One of the most interesting things about Gunung Padang, aside from its age, is that during coring it was found that much of the buried structure was reinforced with a type of cement. This bonding agent, which has been used as a mortar and sort of glue in certain parts of the site, consists of 45% iron ore, 41% silica and 14% clay. It’s said that this mixture provides for a very strong and durable mortar base, and is surprising evidence of the level of sophistication of the building technique.

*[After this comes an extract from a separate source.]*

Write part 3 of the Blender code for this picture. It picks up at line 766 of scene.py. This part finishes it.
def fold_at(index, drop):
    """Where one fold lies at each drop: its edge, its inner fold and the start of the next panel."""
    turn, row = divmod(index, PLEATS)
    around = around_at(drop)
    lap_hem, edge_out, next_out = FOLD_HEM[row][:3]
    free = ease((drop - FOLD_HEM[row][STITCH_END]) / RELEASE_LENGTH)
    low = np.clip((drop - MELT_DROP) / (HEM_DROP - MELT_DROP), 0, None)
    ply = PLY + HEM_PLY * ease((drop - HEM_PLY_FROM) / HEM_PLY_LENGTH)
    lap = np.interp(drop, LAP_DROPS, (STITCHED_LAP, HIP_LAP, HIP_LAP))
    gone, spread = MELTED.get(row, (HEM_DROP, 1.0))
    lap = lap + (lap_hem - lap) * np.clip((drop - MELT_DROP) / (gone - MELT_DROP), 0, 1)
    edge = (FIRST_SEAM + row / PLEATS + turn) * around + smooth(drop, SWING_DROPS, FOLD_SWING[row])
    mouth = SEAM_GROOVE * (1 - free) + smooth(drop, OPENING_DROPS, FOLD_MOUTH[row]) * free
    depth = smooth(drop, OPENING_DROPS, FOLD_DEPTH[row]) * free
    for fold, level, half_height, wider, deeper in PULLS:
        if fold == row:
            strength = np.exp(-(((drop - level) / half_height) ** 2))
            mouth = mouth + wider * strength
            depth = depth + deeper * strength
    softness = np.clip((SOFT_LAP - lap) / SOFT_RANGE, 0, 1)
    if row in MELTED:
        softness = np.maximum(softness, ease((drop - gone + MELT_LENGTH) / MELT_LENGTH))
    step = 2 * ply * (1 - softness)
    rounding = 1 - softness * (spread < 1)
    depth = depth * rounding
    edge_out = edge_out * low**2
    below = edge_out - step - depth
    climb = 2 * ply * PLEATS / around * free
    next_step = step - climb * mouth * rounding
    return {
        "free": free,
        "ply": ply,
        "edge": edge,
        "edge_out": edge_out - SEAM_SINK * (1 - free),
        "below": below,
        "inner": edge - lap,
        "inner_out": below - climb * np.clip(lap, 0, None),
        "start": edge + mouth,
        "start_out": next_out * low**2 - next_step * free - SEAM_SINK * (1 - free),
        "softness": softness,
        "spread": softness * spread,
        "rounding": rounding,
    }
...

First described in the Dutch naturalist manual Rapporten van de Oudheidkundige Dienstin 1914, Gunung Padang had been known to locals for millennia. It sits on a hill in the Indonesian village of Karyamukti, which is in the Cianjur regency, in West Java province. It is described as the largest megalithic site in south-east Asia, and at first glance appears to be a series of terraces with bordering walls and successive steps between each. The terraces are covered in large volcanic rocks organised into lines and shapes, and the local Sundanese people declare the site to be sacred.
Early attempts to analyse the site resulted in dating of around 5000 BCE, which would put it in line with other sites in Asia and Europe. Radiometric dating and geoelectric testing done in 2012 seemed to confirm that date, though they found, quite surprisingly, that the site doesn’t actually sit on a hill. It is the hill.

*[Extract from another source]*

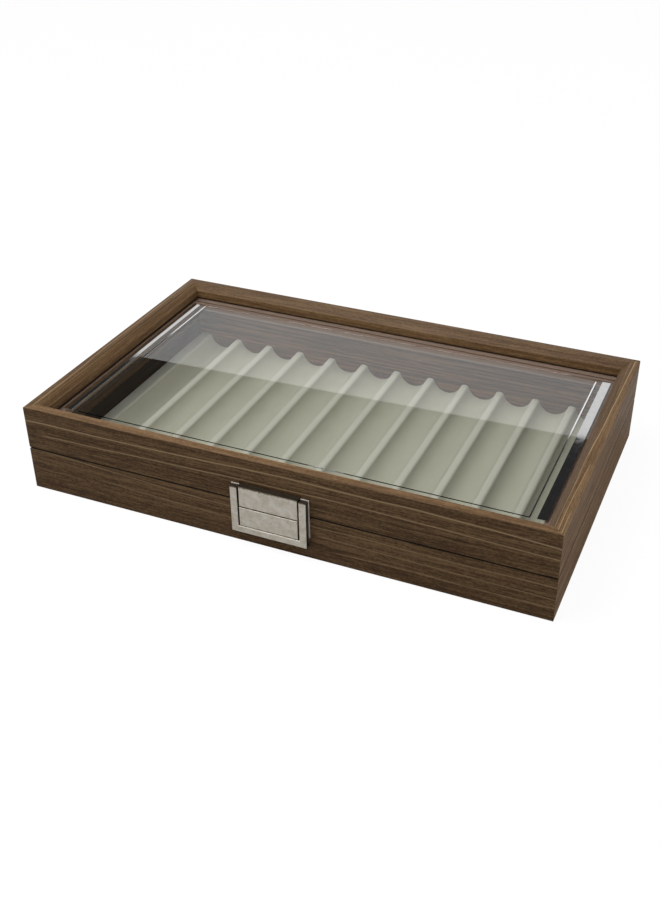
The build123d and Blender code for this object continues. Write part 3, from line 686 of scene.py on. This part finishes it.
def floor():
    """A pale floor that looks white and keeps a soft shadow."""
    z = cad_low.z - 0.2 * MM
    corners = [(x * FLOOR_HALF, y * FLOOR_HALF, z) for x, y in ((-1, -1), (1, -1), (1, 1), (-1, 1))]
    mesh = bpy.data.meshes.new("floor")
    mesh.from_pydata(corners, [], [(0, 1, 2, 3)])
    made = bpy.data.objects.new("floor", mesh)
    bpy.context.scene.collection.objects.link(made)
    stuff, tree, shader, place = material("floor_white", Roughness=0.9)
    cloud = noise(tree, place, 3.0)
    shade = ramp(tree, cloud, [(0.3, (0.37, 0.37, 0.37, 1)), (0.7, (0.39, 0.39, 0.39, 1))])
    tree.links.new(shade, shader["Base Color"])
    path = tree.nodes.new("ShaderNodeLightPath").outputs
    glow = node(tree, "ShaderNodeEmission", {"Color": (1, 1, 1, 1), "Strength": FLOOR_GLOW})
    share = calc(tree, "MULTIPLY", path["Is Camera Ray"], FLOOR_SHARE)
    both = node(tree, "ShaderNodeMixShader", {0: share, 2: glow.outputs[0]})
    tree.links.new(tree.nodes["Principled BSDF"].outputs[0], both.inputs[1])
    tree.links.new(both.outputs[0], tree.nodes["Material Output"].inputs["Surface"])
    mesh.materials.append(stuff)


def softbox(name, place, size, watts):
    """A square area lamp that looks at the chest."""
    lamp = bpy.data.lights.new(name, "AREA")
    lamp.shape = "SQUARE"
    lamp.size = size
    lamp.energy = watts
    made = bpy.data.objects.new(name, lamp)
    bpy.context.scene.collection.objects.link(made)
    made.location = place
    made.rotation_euler = (-Vector(place)).to_track_quat("-Z", "Y").to_euler()


EYE_DISTANCE = 761.171  # in mm
FOCAL = 1137.79  # in pixels of the photograph
FRAME_SHIFT = -30.0  # in pixels, from the lens's axis to the middle of the photograph
PHOTO_HIGH = 900.0  # the photograph's longer side in pixels
SENSOR = 36.0  # in mm


def camera():
    """The photograph's view, found by matching the chest's corners."""
    azimuth, elevation, roll = math.radians(22.4107), math.radians(32.6673), math.radians(0.1976)
    target = Vector((12.1404, 0, 11.2696)) * MM
    back = Vector((
        math.sin(azimuth) * math.cos(elevation),
        -math.cos(azimuth) * math.cos(elevation),
        math.sin(elevation),
    ))
    level = Vector((math.cos(azimuth), math.sin(azimuth), 0))
    up = back.cross(level)
    right = math.cos(roll) * level + math.sin(roll) * up
    above = math.cos(roll) * up - math.sin(roll) * level
    eye = target + back * EYE_DISTANCE * MM
    data = bpy.data.cameras.new("photo_camera")
    data.sensor_width = SENSOR
    data.lens = FOCAL * SENSOR / PHOTO_HIGH
    data.shift_x = FRAME_SHIFT / PHOTO_HIGH
    data.clip_start = 0.01
    made = bpy.data.objects.new("photo_camera", data)
    bpy.context.scene.collection.objects.link(made)
    turn = Matrix((right, above, back)).transposed().to_4x4()
    made.matrix_world = Matrix.Translation(eye) @ turn
    bpy.context.scene.camera = made


studio_world()
floor()
softbox("key", (-0.42, -0.34, 1.25), 0.8, 10.5)
softbox("right_fill", (1.3, -0.2, 0.45), 0.8, 2.2)
camera()
bpy.context.scene.view_settings.view_transform = "Standard"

Gunung Padang is a pyramid; one of the few pyramids found in south-east Asia. The site was found to have chambers and shafts hidden under the overgrown terraces with walled areas and other structures buried under centuries of natural reclamation. The next step in the excavation was to drill core samples in various locations to try to nail down a more accurate age for the site. This proved to be a dangerous endeavour for three tomography researchers who were beaten and kicked by locals who objected to the work, citing the sacred nature of the site.
Nonetheless, the work continued and the results were astounding.
Analysis of core samples of the hill and structure began to reveal greater and greater age the deeper they looked. From 5000 years, to 8000 years, to 10,000 years and all the way up to a reported 23,000 years old. These numbers are incredible! The implication is that this site is the oldest known structure of any kind on Earth.
“The results of radiometric analysis of the content of the carbon element in some samples of cement in drill core from the depth of 5-15 meters which was conducted in 2012 at the prestigious Laboratory, BETALAB, Miami, USA in the mid-2012 shows its age with a range between 13,000 and 23,000 years ago.”
Those results are contested, of course. Whenever data takes a drastic detour, one not expected by experimental guidelines, the first conclusion has to be that some mistake has been made. Experts on either side of the debate, however, are thus far unable to identify any problems in the coring procedures or in the radiometric dating that could account for such a drastic deviation from expected results. Currently the official age of the site is listed as “older than 5000 years”, which is maddeningly unhelpful, but research is continuing.
One of the most interesting things about Gunung Padang, aside from its age, is that during coring it was found that much of the buried structure was reinforced with a type of cement. This bonding agent, which has been used as a mortar and sort of glue in certain parts of the site, consists of 45% iron ore, 41% silica and 14% clay. It’s said that this mixture provides for a very strong and durable mortar base, and is surprising evidence of the level of sophistication of the building technique
It should come as no surprise that some have claimed this discovery in the name of ancient aliens, but the more interesting claim in that regard is in support of the One World Origin Theory.
Famed Fortean author Graham Hancock has proffered a hypothesis featuring Gunung Padang, wherein he suggests that this site may hold evidence of the lost city of Atlantis.
In a piece on Signs of the Times, Hancock tells of experiences he had with Danny Natawidjaja PhD., senior geologist of the Research Center for Geotechnology at the Indonesian Institute of Sciences. The two visited Gunung Padang and discussed the implications of these discoveries.
According to Natawidjaja, the site is indeed more than 22,000 years old.
“The geophysical evidence is unambiguous,”
Anyway, Gunung Padang is still rich of mystery and myth.